━━━ Data supplied ━━━

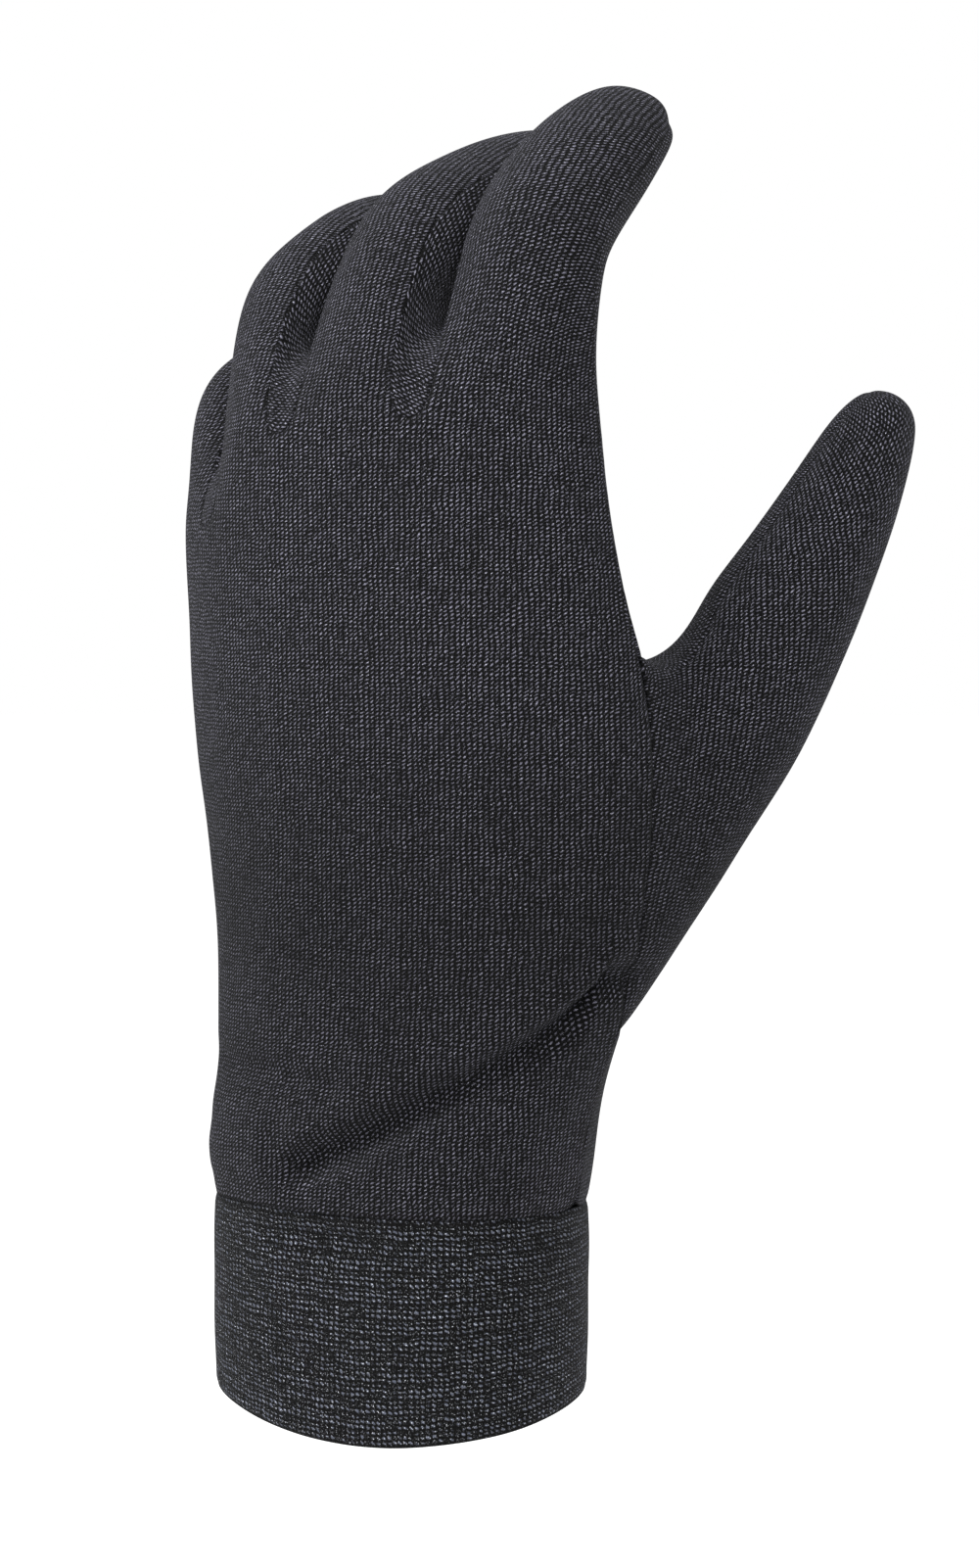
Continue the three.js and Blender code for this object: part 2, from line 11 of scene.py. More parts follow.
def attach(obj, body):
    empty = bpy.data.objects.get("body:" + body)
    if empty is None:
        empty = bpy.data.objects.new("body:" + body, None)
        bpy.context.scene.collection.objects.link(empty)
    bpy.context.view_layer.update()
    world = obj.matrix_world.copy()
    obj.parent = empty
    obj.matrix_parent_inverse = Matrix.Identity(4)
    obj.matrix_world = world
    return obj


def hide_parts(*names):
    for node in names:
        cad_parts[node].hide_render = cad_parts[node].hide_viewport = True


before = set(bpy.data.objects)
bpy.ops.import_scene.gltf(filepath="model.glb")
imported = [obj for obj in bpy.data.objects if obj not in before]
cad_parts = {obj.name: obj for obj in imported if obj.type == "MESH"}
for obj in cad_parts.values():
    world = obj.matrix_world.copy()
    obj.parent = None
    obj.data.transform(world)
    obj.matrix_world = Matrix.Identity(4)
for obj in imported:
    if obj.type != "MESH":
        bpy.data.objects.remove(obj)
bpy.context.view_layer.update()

MM = 0.001

# The camera of the photograph: where it stands round the glove, how many metres off, and where it points
AZIMUTH, ELEVATION, DISTANCE = math.radians(30), math.radians(3.4), 0.8
TARGET = Vector((0, 0, 0.118))
FRAME_HEIGHT = 36  # mm
FOCAL_LENGTH = 102.8  # mm, on a frame of that height
SHIFT = (0.0556, -0.0116)  # of the picture, as shares of the frame

# Real sizes of the cloth
WALE = 0.98 * MM  # one column of jersey stitches
COURSE = 0.72 * MM  # one row of them
RIB_COLUMN = 1.02 * MM  # one column of the cuff's stitches
RIB_ROW = 0.82 * MM  # one row of them
RIB_BAND = 2.46 * MM  # from one elastic row to the next
JERSEY_WALL = 0.9 * MM
CUFF_WALL = 1.8 * MM
CUFF_SEAM = 42 * MM  # the height of the seam between cuff and hand
HAND_LENGTH = 139.5 * MM

# How the sheets are taken from the CAD, smoothed and laid out flat
SAME_POINT = 1e-6  # corners nearer than this, in metres, are one
SAME_LENGTH = 5e-7  # an edge that leads through the wall is as long as the wall, to within this
LEVELS = 3  # of smoothing
SEAM_REACH = 0.11 * MM  # how far each border moves towards its neighbour
LAYING_ROUNDS = 60
SURE_OF_WAY = 0.75  # a face that has less than this of the wales' direction in it turns with its neighbours
FLAT_ROW = (Vector((-48, 0, 125)) * MM, Vector((60, 0, 125)) * MM)  # on the back of the hand
THUMB_SEAM = (Vector((49.3, 0.6, 138.4)) * MM, Vector((74.4, 36.9, 184.9)) * MM)
CUFF_CLOSING = (Vector((-35, 0, 42)) * MM, Vector((-35, 0, 3)) * MM)

# The strips between the fingers: how high each rounded end lies, in millimetres
INDEX_STRIP, RING_STRIP, LITTLE_STRIP = 183, 180, 162
ABOVE_STRIPS = 0.12  # of a seam's depth and darkness is left higher up

# What the knit is like, in the flat cloth's millimetres
COLUMN_DRIFT = 0.9
STITCH_JITTER = 0.12
YARN_TONE = 0.4
STITCHING_GLINTS = 0.04
# painted shade over the lower hand: the most it takes off the colour
PAINTED_LOWER_HAND_SHADE = -0.42
SEAM_SHADE = -0.55
BUMP_HEIGHT = 0.3 * MM

FLOOR_LEVEL, FLOOR_RADIUS = -0.16, 6


def linear(hex_colour):
    """An sRGB hex colour as linear RGBA."""
    parts = [int(hex_colour[i:i + 2], 16) / 255 for i in (1, 3, 5)]
    return tuple(c / 12.92 if c <= 0.04045 else ((c + 0.055) / 1.055) ** 2.4 for c in parts) + (1.0,)


def only(*objects):
    """Selects these objects alone, the first one active."""
    bpy.ops.object.select_all(action="DESELECT")
    for o in objects:
        o.select_set(True)
    bpy.context.view_layer.objects.active = objects[0]


def apply(o, kind, **settings):
    """Adds a modifier to o and applies it."""
    only(o)
    modifier = o.modifiers.new(kind.lower(), kind)
    for name, value in settings.items():
        setattr(modifier, name, value)
    bpy.ops.object.modifier_apply(modifier=modifier.name)


def points_of(o):
    """The points of a mesh, one row each."""
    co = np.empty(len(o.data.vertices) * 3)
    o.data.vertices.foreach_get("co", co)
    return co.reshape(-1, 3)


def normals_of(o):
    """The normals at those points."""
    no = np.empty(len(o.data.vertices) * 3)
    o.data.vertex_normals.foreach_get("vector", no)
    return no.reshape(-1, 3)


def move_points(o, co):
    """Puts the points of a mesh where the rows of co say."""
    o.data.vertices.foreach_set("co", co.ravel())
    o.data.update()


def outer_skin(node, name, wall):
    """The outside of a CAD wall as a new sheet of four-cornered faces."""
    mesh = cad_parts[node].data.copy()
    mesh.name = name
    o = bpy.data.objects.new(name, mesh)
    bpy.context.scene.collection.objects.link(o)
    bm = bmesh.new()
    bm.from_mesh(mesh)
    bmesh.ops.remove_doubles(bm, verts=bm.verts, dist=SAME_POINT)
    through = {e for e in bm.edges if abs(e.calc_length() - wall) < SAME_LENGTH}
    rim = [f for f in bm.faces if through.intersection(f.edges)]
    bmesh.ops.delete(bm, geom=rim, context="FACES")
    layers = loose_parts(bm)
    outside = set(max(layers, key=lambda faces: sum(f.calc_area() for f in faces)))
    bmesh.ops.delete(bm, geom=[f for f in bm.faces if f not in outside], context="FACES")
    bmesh.ops.join_triangles(bm, faces=bm.faces, angle_face_threshold=3.14, angle_shape_threshold=3.14)
    bm.to_mesh(mesh)
    bm.free()
    return o


def loose_parts(bm):
    """The faces of a mesh in groups that hang together."""
    groups, seen = [], set()
    for start in bm.faces:
        if start in seen:
            continue
        group, queue = [], [start]
        seen.add(start)
        while queue:
            face = queue.pop()
            group.append(face)
            for beside in {f for edge in face.edges for f in edge.link_faces} - seen:
                seen.add(beside)
                queue.append(beside)
        groups.append(group)
    return groups


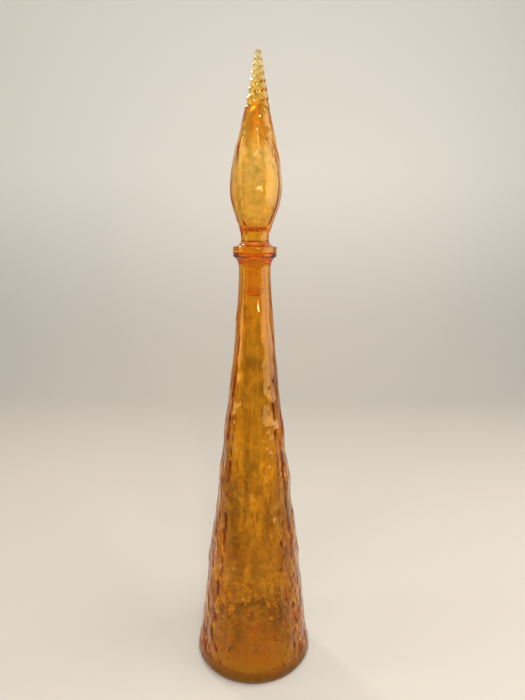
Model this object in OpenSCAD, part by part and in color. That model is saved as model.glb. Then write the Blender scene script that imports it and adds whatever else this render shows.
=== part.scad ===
// Tall cone-shaped glass bottle with a hollow flame-shaped glass stopper.
// The stopper's stem carries a soft ribbed sleeve that seals it in the neck.
// Millimetres, +Z up, origin at the centre of the base where it stands.

/* [Bottle] */
// Height of the bottle without its stopper
bottle_h = 393.5; // [385:0.5:405]
// Widest diameter, just above the heel
base_d = 112; // [106:1:118]
// Rounding where the side turns under to the base
heel_round = 7; // [5:0.5:9]
// Diameter of the neck under the lip
neck_d = 28.4; // [27:0.2:31]
// Diameter of the lip
lip_d = 39; // [37:0.5:42]
// Thickness of the lip at its rim
lip_t = 3; // [2.4:0.2:4]
// Height of the taper from the neck out to the lip
finish_h = 10; // [8:0.5:13]
// Diameter of the bore that the stopper goes into
bore_d = 18.6; // [18.4:0.1:19.4]
// Thickness of the wall low down
wall_t = 4.6; // [3:0.1:5.4]
// Thickness of the floor at its edge
floor_t = 6; // [5:0.5:10]
// Radius of the hollow under the base
punt_r = 33; // [26:1:38]
// Depth of the hollow under the base
punt_h = 3; // [2:0.5:4]

/* [Stopper] */
// Height of the stopper above the bottle
stopper_h = 166.5; // [160:0.5:172]
// Widest diameter of the hollow bulb
bulb_d = 44.8; // [42:0.2:48]
// Height of the widest part above the bottle
bulb_z = 57.5; // [54:0.5:61]
// Diameter of the waist between the collar and the bulb
waist_d = 24.6; // [23:0.2:27]
// Height of the waist above the bottle
waist_z = 12.5; // [11.5:0.5:14]
// Diameter of the collar
collar_d = 39; // [37:0.5:42]
// Thickness of the collar at its rim
collar_t = 6; // [5:0.2:7]
// Radius of the rounded tip
tip_r = 2.3; // [1.6:0.1:3]
// Thickness of the bulb's wall at its widest
bulb_wall = 3.4; // [2.6:0.2:4.4]
// Length of the solid tip above the hollow
tip_solid = 42.5; // [36:0.5:50]
// Height of the hollow's floor above the bottle
hollow_z = 18.5; // [17:0.5:21]
// Diameter of the stem
stem_d = 15.4; // [14.8:0.1:15.8]
// Length of the stem below the collar
stem_l = 37.5; // [35:0.5:40]

/* [Sleeve] */
// Length of the sleeve
sleeve_l = 29.6; // [24:0.4:31.2]
// Gap between the lip's top face and the sleeve
sleeve_drop = 2.5; // [2:0.5:4]
// Thickness of the sleeve between its ribs
sleeve_wall = 0.8; // [0.6:0.1:1]
// Number of ribs round the sleeve
rib_count = 8; // [4:1:9]
// Thickness of a rib at its root
rib_t = 1; // [0.8:0.1:1.2]

/* [Hidden] */
$fn = 96;
glass_colour = [0.84, 0.50, 0.10, 0.75];
sleeve_colour = [0.93, 0.90, 0.82, 0.6];

side_steps = 26;   // straight pieces along a long curve
curve_steps = 14;  // straight pieces along a short curve
arc_steps = 8;     // straight pieces round a small corner
edge_round = 1;    // rounding of the lip, the mouth and the collar

base_r = base_d / 2;
neck_r = neck_d / 2;
lip_r = lip_d / 2;
bore_r = bore_d / 2;
neck_top_z = bottle_h - lip_t - finish_h;  // where the neck starts to widen to the lip
neck_l = 8;                                // length of the neck's straight part
side_lean = 7.3;                           // degrees that the side leans in above the heel
neck_lean = 3.2;                           // degrees that it leans in where it meets the neck
side_pull = 0.6;                           // how far up the side keeps its lean
neck_pull = 0.2;                           // how far down the neck's lean is kept
bore_l = 32;                               // length of the bore's straight part
shoulder_l = 44;                           // from there down to where the inside is a plain cone
shoulder_r = 13.6;                         // radius inside at that place
inner_corner = 7;                          // rounding between the inner wall and the floor

stem_r = stem_d / 2;
collar_r = collar_d / 2;
waist_r = waist_d / 2;
bulb_r = bulb_d / 2;
stem_end_round = 4;                        // rounding of the stem's lower end
stem_root = 0.8;                           // bevel between the stem and the collar
hollow_foot_r = 6.2;                       // radius of the hollow's floor
hollow_top_r = 2.6;                        // radius of the hollow's rounded top

fit_gap = 0.05;                            // between the stem and the sleeve
rib_gap = 0.08;                            // between the ribs and the bore

// Points along a curve from p0 to p3 that p1 and p2 pull on, p0 left out
function curve(p0, p1, p2, p3, steps) = [
    for (i = [1 : steps])
        let (t = i / steps, s = 1 - t)
        s * s * s * p0 + 3 * s * s * t * p1 + 3 * s * t * t * p2 + t * t * t * p3
];

// Points round an arc from angle a to angle b
function arc(centre, r, a, b) = [
    for (i = [0 : arc_steps])
        let (angle = a + (b - a) * i / arc_steps)
        centre + r * [cos(angle), sin(angle)]
];

// Hollow under the base, a shallow cap of a large ball, from the axis outwards
function punt() =
    let (ball = (punt_r * punt_r + punt_h * punt_h) / (2 * punt_h))
    arc([0, punt_h - ball], ball, 90, 90 - asin(punt_r / ball));

// Outside of the bottle from the base up to the rim of the lip
function outer_side() =
    let (
        heel = [base_r - heel_round, heel_round],
        foot = heel + heel_round * [cos(side_lean), sin(side_lean)],
        top = [neck_r, neck_top_z - neck_l],
        rise = top.y - foot.y,
        rim = [lip_r - 0.4, bottle_h - lip_t]
    )
    concat(
        arc(heel, heel_round, -90, side_lean),
        curve(foot, foot + side_pull * rise * [-tan(side_lean), 1],
              top + neck_pull * rise * [tan(neck_lean), -1], top, side_steps),
        curve([neck_r, neck_top_z], [neck_r, neck_top_z + 0.4 * finish_h],
              rim - [3.6, 1.5], rim, curve_steps),
        arc([lip_r - edge_round, bottle_h - edge_round], edge_round, 0, 90)
    );

// Inside of the bottle from the mouth down to the middle of the floor
function inner_side() =
    let (
        bore_foot = [bore_r, bottle_h - bore_l],
        shoulder = [shoulder_r, bore_foot.y - shoulder_l],
        floor_r = base_r - wall_t - 1.5,
        corner_top = [floor_r, floor_t + inner_corner],
        corner_end = [floor_r - inner_corner, floor_t]
    )
    concat(
        arc([bore_r + edge_round, bottle_h - edge_round], edge_round, 90, 180),
        [bore_foot],
        curve(bore_foot, bore_foot - [0, 14], shoulder + [-1.8, 15], shoulder, curve_steps),
        [corner_top],
        curve(corner_top, corner_top + [0.4, -4], corner_end + [4, 0.2], corner_end, curve_steps),
        [[0, floor_t + punt_h / 2]]
    );

module bottle() {
    color(glass_colour)
    rotate_extrude()
    polygon(concat(punt(), outer_side(), inner_side()));
}

// Outside of the stopper from the end of its stem, round the collar and up to its tip
module stopper_outline() {
    seat = bottle_h;
    rim_top = seat + collar_t;
    waist = [waist_r, seat + waist_z];
    widest = [bulb_r, seat + bulb_z];
    tip_ball = [0, seat + stopper_h - tip_r];
    flame_l = tip_ball.y - widest.y;
    polygon(concat(
        [[0, seat - stem_l]],
        arc([stem_r - stem_end_round, seat - stem_l + stem_end_round], stem_end_round, -90, 0),
        [[stem_r, seat - stem_root], [stem_r + stem_root, seat]],
        arc([collar_r - edge_round, seat + edge_round], edge_round, -90, 0),
        arc([collar_r - edge_round, rim_top - edge_round], edge_round, 0, 90),
        curve([collar_r - 1.4, rim_top], [collar_r - 5, rim_top + 0.8],
              waist + [0.3, -4], waist, curve_steps),
        curve(waist, waist + [0, 13], widest - [0, 23], widest, side_steps),
        curve(widest, widest + [0, 0.224 * flame_l], widest + [-0.576 * bulb_r, 0.533 * flame_l],
              tip_ball + [tip_r, 0], side_steps),
        arc(tip_ball, tip_r, 0, 90)
    ));
}

// Closed hollow inside the bulb
module hollow_outline() {
    foot = [hollow_foot_r, bottle_h + hollow_z + 1.5];
    widest = [bulb_r - bulb_wall, bottle_h + bulb_z + 2];
    top_ball = [0, bottle_h + stopper_h - tip_solid - hollow_top_r];
    polygon(concat(
        [[0, bottle_h + hollow_z], foot],
        curve(foot, foot + [3.8, 3], widest - [0, 25], widest, side_steps),
        curve(widest, widest + [0, 21], top_ball + [0.342 * widest.x, -15],
              top_ball + [hollow_top_r, 0], side_steps),
        arc(top_ball, hollow_top_r, 0, 90)
    ));
}

module stopper() {
    color(glass_colour)
    difference() {
        rotate_extrude()
        stopper_outline();
        rotate_extrude()
        hollow_outline();
    }
}

// Soft sleeve on the stem, with thin ribs that point up and grip the bore
module stopper_sleeve() {
    top = bottle_h - sleeve_drop;
    inner = stem_r + fit_gap;
    outer = inner + sleeve_wall;
    rib_r = bore_r - rib_gap;
    pitch = sleeve_l / rib_count;
    ribs = [
        for (i = [0 : rib_count - 1])
            let (z = top - sleeve_l + (i + 0.5) * pitch)
            each [[outer, z - rib_t / 2], [rib_r, z], [rib_r, z + rib_t / 2], [outer, z + rib_t]]
    ];
    color(sleeve_colour)
    rotate_extrude()
    polygon(concat(
        [[inner, top - sleeve_l], [outer, top - sleeve_l]],
        ribs,
        [[outer, top], [inner, top]]
    ));
}

bottle();
stopper();
stopper_sleeve();
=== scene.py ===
import math
import random

import bpy
from mathutils import Matrix, Quaternion, Vector, noise
from mathutils.bvhtree import BVHTree


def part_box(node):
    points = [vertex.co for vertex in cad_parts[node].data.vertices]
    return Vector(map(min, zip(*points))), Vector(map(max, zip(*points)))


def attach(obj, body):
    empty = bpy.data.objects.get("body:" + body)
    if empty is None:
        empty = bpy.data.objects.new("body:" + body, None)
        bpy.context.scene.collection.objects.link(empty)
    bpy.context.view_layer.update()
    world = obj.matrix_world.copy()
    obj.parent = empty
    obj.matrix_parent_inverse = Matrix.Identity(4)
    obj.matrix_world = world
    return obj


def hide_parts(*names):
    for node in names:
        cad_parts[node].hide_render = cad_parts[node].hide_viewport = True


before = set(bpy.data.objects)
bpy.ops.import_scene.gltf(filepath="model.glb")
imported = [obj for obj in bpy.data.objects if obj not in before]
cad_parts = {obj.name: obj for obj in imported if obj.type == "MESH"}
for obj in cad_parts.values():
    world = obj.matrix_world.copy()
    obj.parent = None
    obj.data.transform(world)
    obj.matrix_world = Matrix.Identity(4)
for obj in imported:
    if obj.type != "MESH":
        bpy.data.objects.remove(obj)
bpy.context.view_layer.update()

mm = 0.001
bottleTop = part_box("bottle")[1].z / mm           # the lip, where the stopper's collar rests
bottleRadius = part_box("bottle")[1].x / mm
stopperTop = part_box("stopper")[1].z / mm
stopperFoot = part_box("stopper")[0].z / mm
print("frame loaded, bottle", round(bottleTop), "mm tall, stopper up to", round(stopperTop), "mm")


# Helpers for lines and meshes

def deselectAll():
    if bpy.context.mode != "OBJECT":
        bpy.ops.object.mode_set(mode="OBJECT")
    bpy.ops.object.select_all(action="DESELECT")


def ramp(value, low, high):
    # 0 below low, 1 above high, smooth between, and the other way round if low is the higher
    t = min(max((value - low) / (high - low), 0), 1)
    return t * t * (3 - 2 * t)


def curvePoints(p0, p1, p2, p3, steps):
    # along a curve from p0 to p3 that p1 and p2 pull on, p0 left out
    points = []
    for i in range(1, steps + 1):
        t = i / steps
        s = 1 - t
        points.append([s ** 3 * a + 3 * s * s * t * b + 3 * s * t * t * c + t ** 3 * d
                       for a, b, c, d in zip(p0, p1, p2, p3)])
    return points


def arcPoints(centre, radius, start, end, steps):
    points = []
    for i in range(steps + 1):
        angle = math.radians(start + (end - start) * i / steps)
        points.append([centre[0] + radius * math.cos(angle), centre[1] + radius * math.sin(angle)])
    return points


def evenPoints(points, spacing):
    # the same line with its points spread evenly along it, the first one left out
    hair = 1e-9
    ways = [0.0]
    for here, there in zip(points, points[1:]):
        ways.append(ways[-1] + math.dist(here, there))
    count = max(1, round(ways[-1] / spacing))
    even = []
    k = 0
    for i in range(1, count + 1):
        way = ways[-1] * i / count
        while ways[k + 1] < way - hair:
            k += 1
        share = (way - ways[k]) / (ways[k + 1] - ways[k])
        even.append([a + (b - a) * share for a, b in zip(points[k], points[k + 1])])
    return even


def spinOutline(name, outline, steps):
    # one vertex, drawn out along the outline point by point and spun round the axis
    weldGap = 0.004
    deselectAll()
    r, z = outline[0]
    bpy.ops.mesh.primitive_plane_add(size=mm, location=(r * mm, 0, z * mm))
    piece = bpy.context.object
    piece.name = piece.data.name = name
    bpy.ops.object.mode_set(mode="EDIT")
    bpy.ops.mesh.select_all(action="SELECT")
    bpy.ops.mesh.merge(type="CENTER")
    for here, there in zip(outline, outline[1:]):
        step = ((there[0] - here[0]) * mm, 0, (there[1] - here[1]) * mm)
        bpy.ops.mesh.extrude_region_move(TRANSFORM_OT_translate={"value": step})
    bpy.ops.mesh.select_all(action="SELECT")
    bpy.ops.mesh.spin(steps=steps, angle=math.tau, center=(0, 0, 0), axis=(0, 0, 1))
    bpy.ops.mesh.select_all(action="SELECT")
    bpy.ops.mesh.remove_doubles(threshold=weldGap * mm)
    bpy.ops.mesh.normals_make_consistent(inside=False)
    bpy.ops.object.mode_set(mode="OBJECT")
    bpy.ops.object.transform_apply(location=True, rotation=True, scale=True)
    bpy.ops.object.shade_smooth()
    return piece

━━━

*Aim of the exercise:* In the material above, locate the line containing "color(sleeve_colour)" and the line containing "zip(*points))), Vector(map(max, zip(*points)))". Transcribe exactly those two lines and every line between them, and nothing more.

*Reply to the exercise:*
    color(sleeve_colour)
    rotate_extrude()
    polygon(concat(
        [[inner, top - sleeve_l], [outer, top - sleeve_l]],
        ribs,
        [[outer, top], [inner, top]]
    ));
}

bottle();
stopper();
stopper_sleeve();
=== scene.py ===
import math
import random

import bpy
from mathutils import Matrix, Quaternion, Vector, noise
from mathutils.bvhtree import BVHTree


def part_box(node):
    points = [vertex.co for vertex in cad_parts[node].data.vertices]
    return Vector(map(min, zip(*points))), Vector(map(max, zip(*points)))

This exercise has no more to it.